# What kind of roost



## Shanebaby (Aug 7, 2012)

I am new to chickens and was wondering what kind of roost to put in my coop. I have seen tree limbs, 2x4's, plastic pipe, steel pipe. What is best? I live in Ky.


----------



## Energyvet (Jul 25, 2012)

I would use tree limbs (without mites) or wood poles or 2 x 4 s. treated wood may not be your best choice either. Metal will get hot or cold and can damage feet. PVC is okay but slippery and sometimes they like to use perch to clean their beak. Keep various sizes available for flexibility in leg muscles and in case of injury. I change out perches pretty often just to break the patterns of monotony. Keeps it fresh and interesting.


----------



## rob (Jun 20, 2012)

i have 2x 1 in the coop, and 2x1 in the run. i also have tree branches of differing sizes in the run. they seem to prefer the 2x1.


----------



## Homegirl (Aug 6, 2012)

I use tree limbs or landscape timbers, they are flat and the gang can keep their toes warm in the winter.


----------



## FlaCummins (Jul 19, 2012)

I tried a 2x1 and they wouldn't touch it.
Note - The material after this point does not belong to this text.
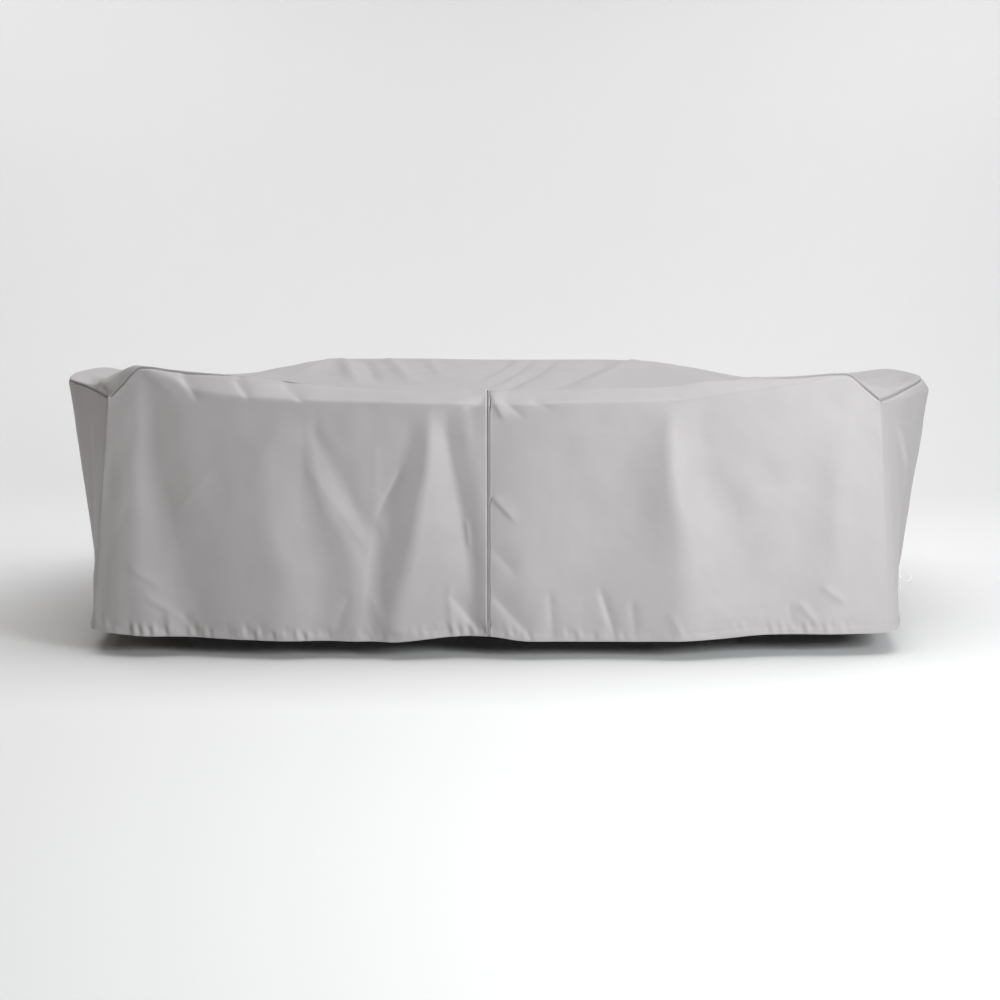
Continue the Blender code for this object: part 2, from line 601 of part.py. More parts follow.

I put in a 1x 6 and they roost on it but still hang their toes off the edge it seems which makes for a messy board. Might try and cut it in half or try and find a good tree branch to try.


----------



## 7chicks (Jun 29, 2012)

I have a 2x2 non-treated lumber board that it sets into a bracket on each side of the wall. Just one long perch then a short one set up with saw horses for temp use.


----------



## CountryMama (Aug 13, 2012)

I use dowels but I've also used tree branches. Both work well.


----------



## hollyosborn (Jul 8, 2012)

Mine is inside an old sheep shed so the walls are lined with old wooden fence and wooden panel gates... they love them LOL


----------



## piglett (Jun 21, 2012)

if it's cold in your area many say to use a 2x4 & lay it flat
that way they can roost with their legs laying more flat
this helps em cover their feet with their breast feathers 
so you don't have birds with frostbite on their feet if it gets bitter cold



piglett


----------



## kahiltna_flock (Sep 20, 2012)

We also built the ladder type roosts. We have 3 levels which makes it easier for our bigger gals, the Cochin and jersey giant, to get up to the higher ones. We realized we should have spaced them a little farther apart since the ones on the top are pooping on the girls on the lower roosts. . What a mess, hubby is working on new roosts this week.


----------



## chickflick (Sep 23, 2012)

The best, IMHO, is 2x4's, laid flat so they can cover their feet in the winter. Too small, 2x1's will be uncomfortable on their feet, round they can't grip, and again be uncomfortable on their feet. Yes, tree branches work because of their different widths, they can find what is comfortable for them. I have my roosts removable so I can take them out easily and wash them down when needed, and dry them in the sun.


----------